The Witcher and the Tower of Mice

mouse

It’s been a while since I played The Witcher 3 for PC, and I imagine it’ll be some time before I’m able to go back to it. Was a beautiful game, though, and a lot of fun.

Since I was recently talking about inspiration Sapkowski may have drawn from Michael Moorcock’ Elric stories, it’s good timing, then, for me to also mention some inspiration I’ve noticed CD Projekt Red to have drawn from Polish/German legend in its Witcher 3.

Some mornings or evenings lately, when I have a few idle minutes, I page through a WW2-era book of Polish legends in my possession. One of the stories it contains is that of the evil ruler Popiel.

As is typical of legend and myth, the details of the story vary somewhat with the source, but the book tells of an evil Polish king with a beautiful, but wicked, German wife. Notably, this version of the story goes to great pains to underscore both her wickedness and her Germanness.

The king and his wife treat their subjects terribly and are noted to be sexually depraved.

Eventually, the king’s uncles decide to revolt. Afraid of being deposed, Popiel’s wife goes Lady MacBeth (though her husband takes little convincing), and the two craft and execute a plot to do aware with the uppity uncles. They swear reform, feign contriteness, and invite all the uncles and their men to a great feast. Here they poison their kin.

The common folk, when they learn of this, are driven finally to their own rebellion. Popiel and his wife flee to a tower, and legend here says that a multitude of mice appeared out of a nearby lake. The vermin swept down upon the castle and devoured the evil pair alive, leaving the bodies of the slain uncles alone.

There’s also a German legend about a similarly evil ruler who committed atrocities and ultimately fled to a tower where he was eaten alive by mice.

These towers are both known as The Tower of Mice.

The Witcher 3 takes the bones of these legends and sets up its own story in one particular quest. There’s no evil ruler, but instead an evil mage who experimented on rats and humans. Eventually a mob of angry peasants stormed his tower to slaughter him. And then a bunch of rats came and ate everyone, I think. It’s been a while. Anyway, there’s magic and ghosts and rats.

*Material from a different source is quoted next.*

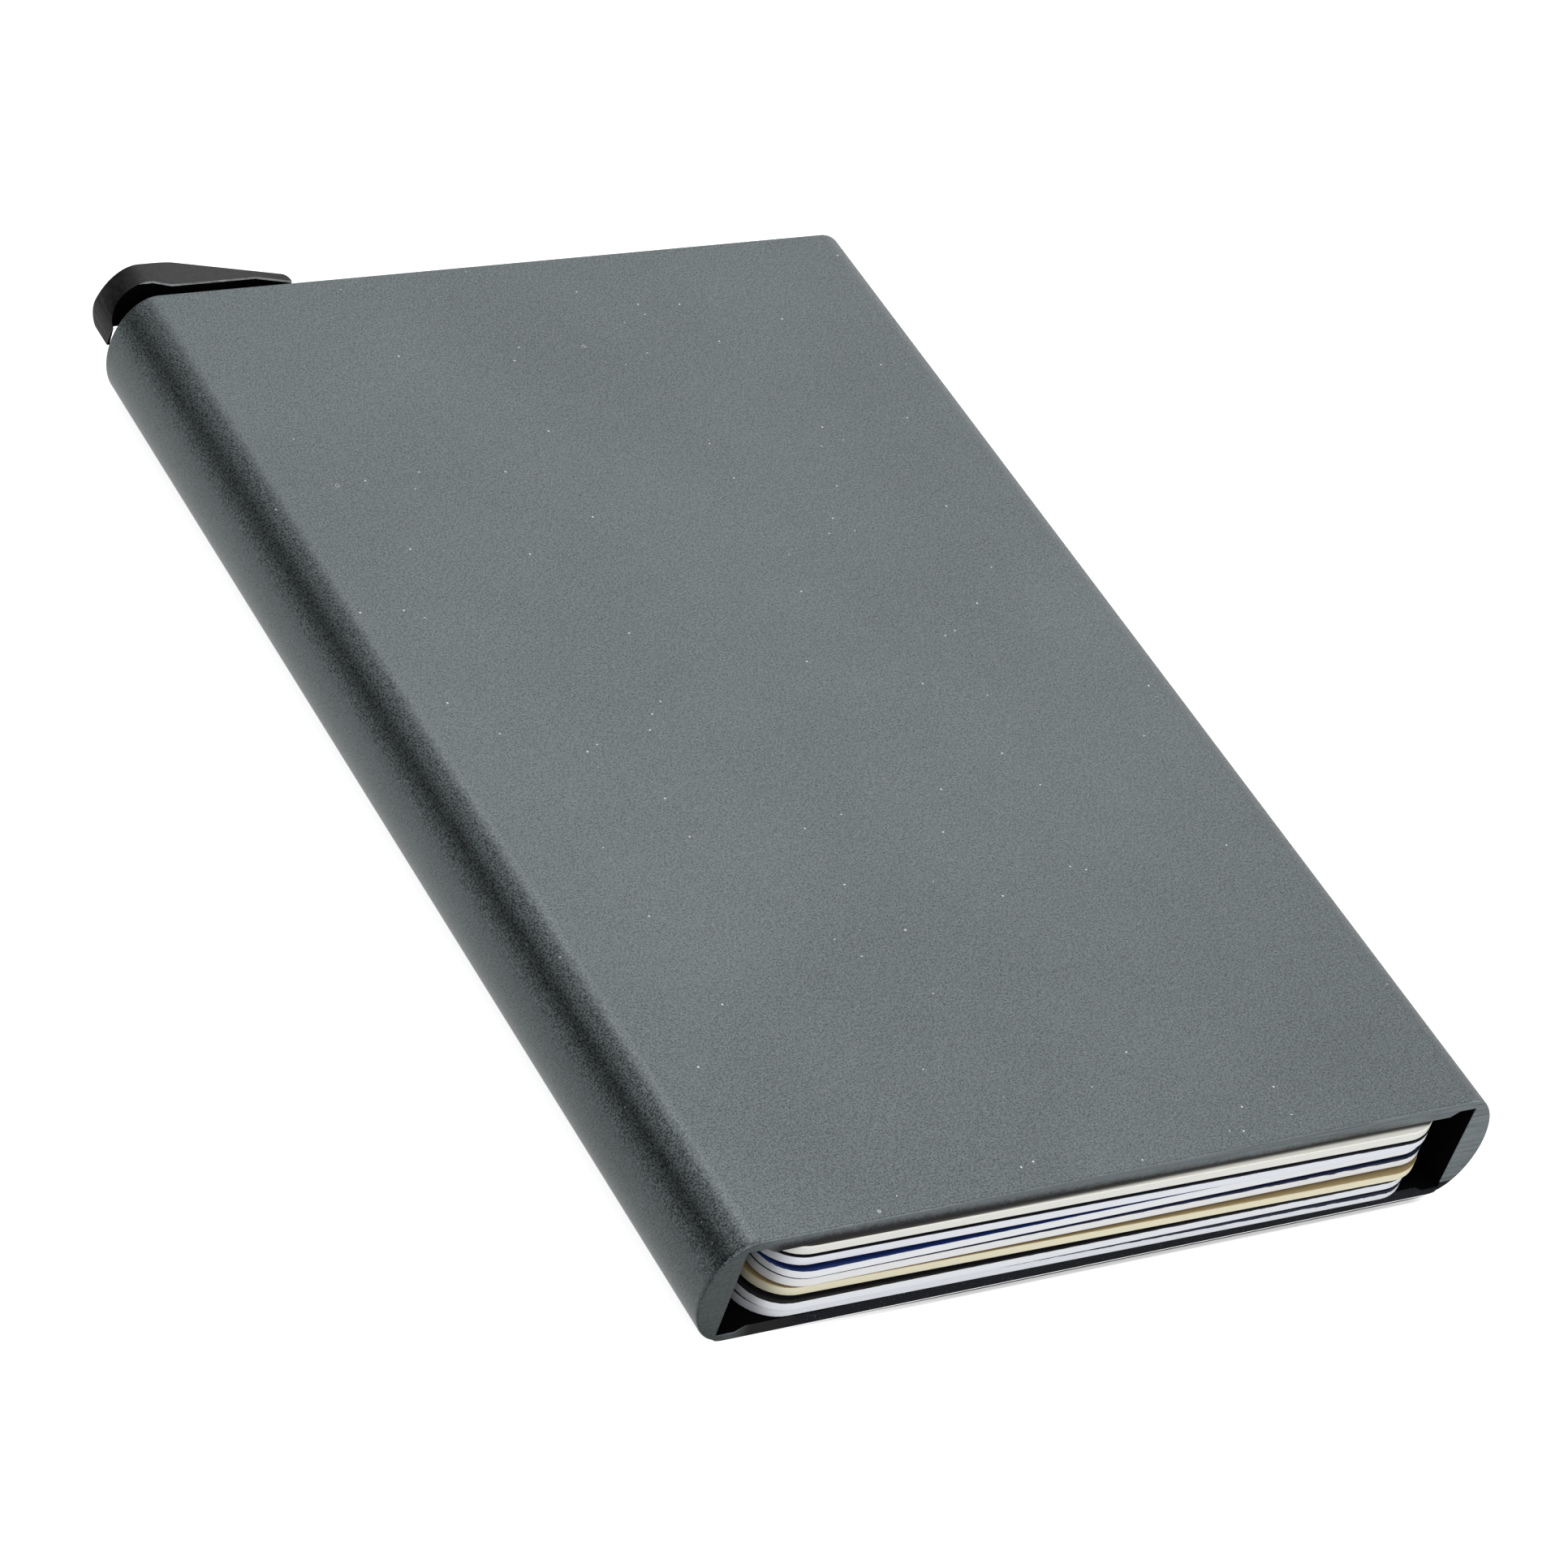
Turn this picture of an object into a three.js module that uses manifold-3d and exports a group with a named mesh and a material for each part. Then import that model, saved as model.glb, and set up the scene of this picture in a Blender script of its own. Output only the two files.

Legend and folk tale are ripe for the recycling, and that’s one thing I have enjoyed about the Witcher books and games – the use of many traditions that haven’t gotten much play in major contemporary works.

 

13 Comments

  1. Just as an fyi, if you’re writing your post and then holding off on publishing, it posts them according to the time you ended, not the time you updated it for. The last several of your posts I’ve only found because I was going back through my feed and noticed a post from you had magically appeared…

  2. So, what exactly is your publishing routine? I’m guessing you save a draft and then update the time before hitting publish? If so, that is what is going wrong as far as the feed is concerned.

    • Yeah, usually I’ve got a draft going, then when it’s done I set the time, click “OK,” and then I hit the “schedule” button. And it goes live when I’ve scheduled it for. I’m not sure what’s going on with the reader scheduling. =/

        • Sorry for the trouble and thanks for letting me know it’s going on. I’ll also be mindful in case I am messing it up somehow.

          • Something odd is going on. I just went to your post on your site (not the feed) and none of the comments were showing up.
            It shows 9 comments on your front page but when you click the actual post, there are none.

            Sorry to be a nuisance, but I figure you’d want to know these various things (as I know I would).

  3. Ok, it is definitely something between the site and wordpress. All of the comments now show up but I’m not being notified of your new ones. Maybe jetpack is acting up. Well, your newest post showed up just fine, so who knows.